#### Stated goal:
Print, without altering anything, the lines from the one that holds "Recreate this object" to the one that holds "arm, +Z up.", inclusive. No other lines belong in the output.

#### Extracted records:
=-=-=
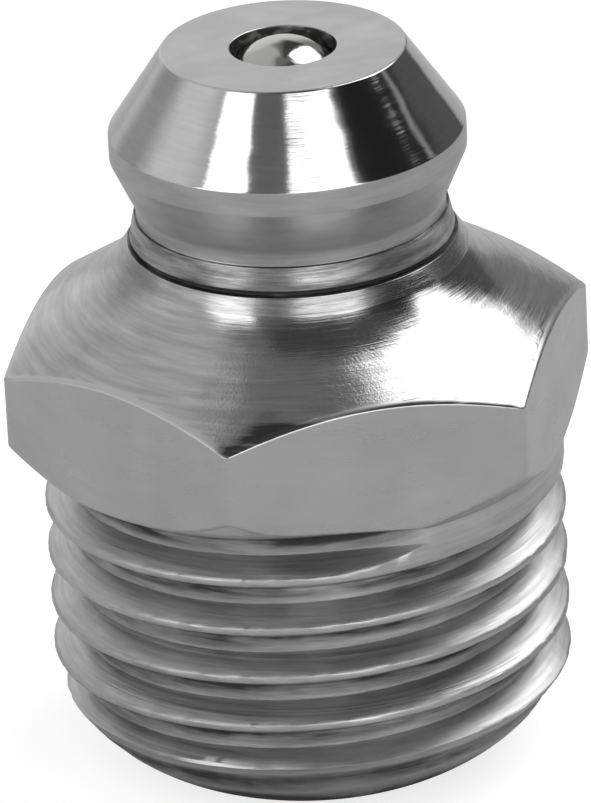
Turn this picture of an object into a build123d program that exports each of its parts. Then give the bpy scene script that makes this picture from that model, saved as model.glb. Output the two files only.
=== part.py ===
=-=-=
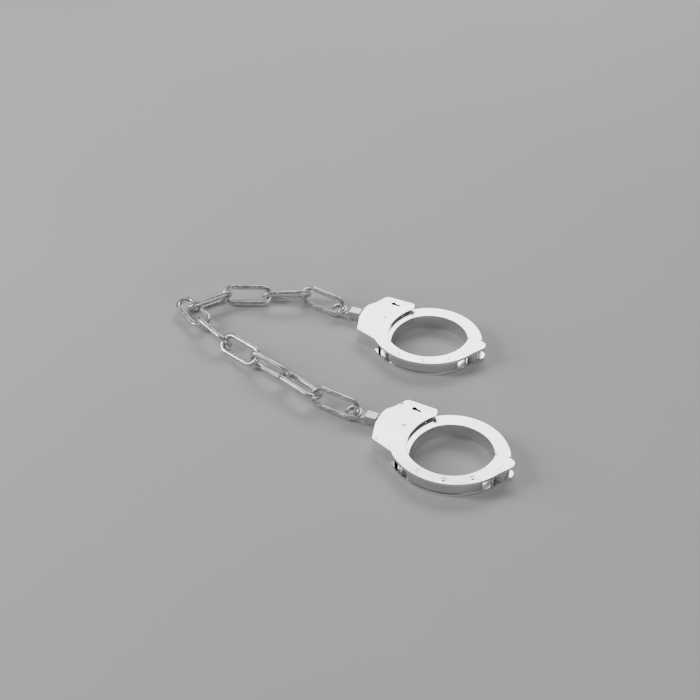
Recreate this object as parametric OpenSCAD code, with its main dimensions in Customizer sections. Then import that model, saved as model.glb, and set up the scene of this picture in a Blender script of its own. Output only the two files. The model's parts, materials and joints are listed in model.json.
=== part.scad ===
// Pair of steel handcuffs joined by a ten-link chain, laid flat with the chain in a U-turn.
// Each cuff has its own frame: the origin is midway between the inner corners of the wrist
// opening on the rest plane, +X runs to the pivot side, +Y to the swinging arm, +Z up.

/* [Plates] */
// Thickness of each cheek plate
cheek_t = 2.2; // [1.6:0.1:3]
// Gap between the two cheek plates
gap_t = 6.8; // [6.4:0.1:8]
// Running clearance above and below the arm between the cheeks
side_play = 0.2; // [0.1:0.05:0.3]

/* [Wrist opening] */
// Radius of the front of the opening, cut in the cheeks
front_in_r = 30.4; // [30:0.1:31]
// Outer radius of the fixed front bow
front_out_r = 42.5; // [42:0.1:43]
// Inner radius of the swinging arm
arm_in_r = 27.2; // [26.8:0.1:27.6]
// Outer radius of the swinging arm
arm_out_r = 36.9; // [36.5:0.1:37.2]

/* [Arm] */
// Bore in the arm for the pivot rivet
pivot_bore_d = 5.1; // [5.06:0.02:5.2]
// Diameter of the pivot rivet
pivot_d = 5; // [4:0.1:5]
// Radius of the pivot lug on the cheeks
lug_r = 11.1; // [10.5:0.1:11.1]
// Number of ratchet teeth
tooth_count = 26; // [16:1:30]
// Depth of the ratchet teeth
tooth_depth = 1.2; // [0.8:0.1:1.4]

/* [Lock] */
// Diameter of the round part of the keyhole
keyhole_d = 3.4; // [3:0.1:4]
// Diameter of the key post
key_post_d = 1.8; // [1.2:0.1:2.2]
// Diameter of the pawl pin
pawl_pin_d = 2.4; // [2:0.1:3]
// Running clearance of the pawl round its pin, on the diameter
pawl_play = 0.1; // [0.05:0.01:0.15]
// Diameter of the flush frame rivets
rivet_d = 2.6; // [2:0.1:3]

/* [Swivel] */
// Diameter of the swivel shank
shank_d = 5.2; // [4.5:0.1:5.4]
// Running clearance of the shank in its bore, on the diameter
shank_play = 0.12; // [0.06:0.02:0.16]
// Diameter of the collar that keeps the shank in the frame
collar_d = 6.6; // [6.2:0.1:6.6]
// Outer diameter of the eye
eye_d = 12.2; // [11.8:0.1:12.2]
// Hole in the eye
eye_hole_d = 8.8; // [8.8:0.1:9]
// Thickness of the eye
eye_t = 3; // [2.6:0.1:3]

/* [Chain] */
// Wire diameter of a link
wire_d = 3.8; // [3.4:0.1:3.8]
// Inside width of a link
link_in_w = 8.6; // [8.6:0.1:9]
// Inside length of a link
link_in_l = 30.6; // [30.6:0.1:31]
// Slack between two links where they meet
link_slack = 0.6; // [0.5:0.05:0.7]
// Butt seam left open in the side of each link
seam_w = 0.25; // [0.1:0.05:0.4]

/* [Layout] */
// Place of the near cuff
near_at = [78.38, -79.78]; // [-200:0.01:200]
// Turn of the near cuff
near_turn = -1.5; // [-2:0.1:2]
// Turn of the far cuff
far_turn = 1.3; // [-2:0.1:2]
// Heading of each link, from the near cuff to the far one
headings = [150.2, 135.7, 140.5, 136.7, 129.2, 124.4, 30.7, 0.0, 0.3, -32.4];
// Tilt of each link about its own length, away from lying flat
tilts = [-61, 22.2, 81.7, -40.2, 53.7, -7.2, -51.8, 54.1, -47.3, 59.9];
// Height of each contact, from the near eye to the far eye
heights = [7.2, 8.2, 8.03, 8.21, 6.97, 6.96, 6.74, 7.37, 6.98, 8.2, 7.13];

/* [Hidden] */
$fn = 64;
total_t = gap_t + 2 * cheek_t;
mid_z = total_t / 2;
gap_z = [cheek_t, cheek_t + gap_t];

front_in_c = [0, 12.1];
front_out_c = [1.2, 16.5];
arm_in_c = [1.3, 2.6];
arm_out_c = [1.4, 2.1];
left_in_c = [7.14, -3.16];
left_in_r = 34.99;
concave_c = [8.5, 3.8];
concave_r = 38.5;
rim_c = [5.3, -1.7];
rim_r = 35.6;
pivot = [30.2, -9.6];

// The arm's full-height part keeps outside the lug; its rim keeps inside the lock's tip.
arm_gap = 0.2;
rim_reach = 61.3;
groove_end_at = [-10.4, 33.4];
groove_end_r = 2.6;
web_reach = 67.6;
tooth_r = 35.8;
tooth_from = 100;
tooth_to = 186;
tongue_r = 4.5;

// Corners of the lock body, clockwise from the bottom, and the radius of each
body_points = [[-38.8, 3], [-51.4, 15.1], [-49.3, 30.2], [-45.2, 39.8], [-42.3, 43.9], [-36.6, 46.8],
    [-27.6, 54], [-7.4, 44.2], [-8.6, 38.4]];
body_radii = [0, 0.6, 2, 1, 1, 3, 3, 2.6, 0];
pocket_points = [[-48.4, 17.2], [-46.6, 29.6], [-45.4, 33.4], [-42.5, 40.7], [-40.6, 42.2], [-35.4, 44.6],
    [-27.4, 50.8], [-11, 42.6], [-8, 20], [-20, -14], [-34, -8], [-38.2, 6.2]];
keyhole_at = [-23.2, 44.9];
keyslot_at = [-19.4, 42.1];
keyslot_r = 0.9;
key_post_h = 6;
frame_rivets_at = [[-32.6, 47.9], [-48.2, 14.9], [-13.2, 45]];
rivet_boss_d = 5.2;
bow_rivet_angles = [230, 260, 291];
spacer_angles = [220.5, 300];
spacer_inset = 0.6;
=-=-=
#### Response:
Recreate this object as parametric OpenSCAD code, with its main dimensions in Customizer sections. Then import that model, saved as model.glb, and set up the scene of this picture in a Blender script of its own. Output only the two files. The model's parts, materials and joints are listed in model.json.
=== part.scad ===
// Pair of steel handcuffs joined by a ten-link chain, laid flat with the chain in a U-turn.
// Each cuff has its own frame: the origin is midway between the inner corners of the wrist
// opening on the rest plane, +X runs to the pivot side, +Y to the swinging arm, +Z up.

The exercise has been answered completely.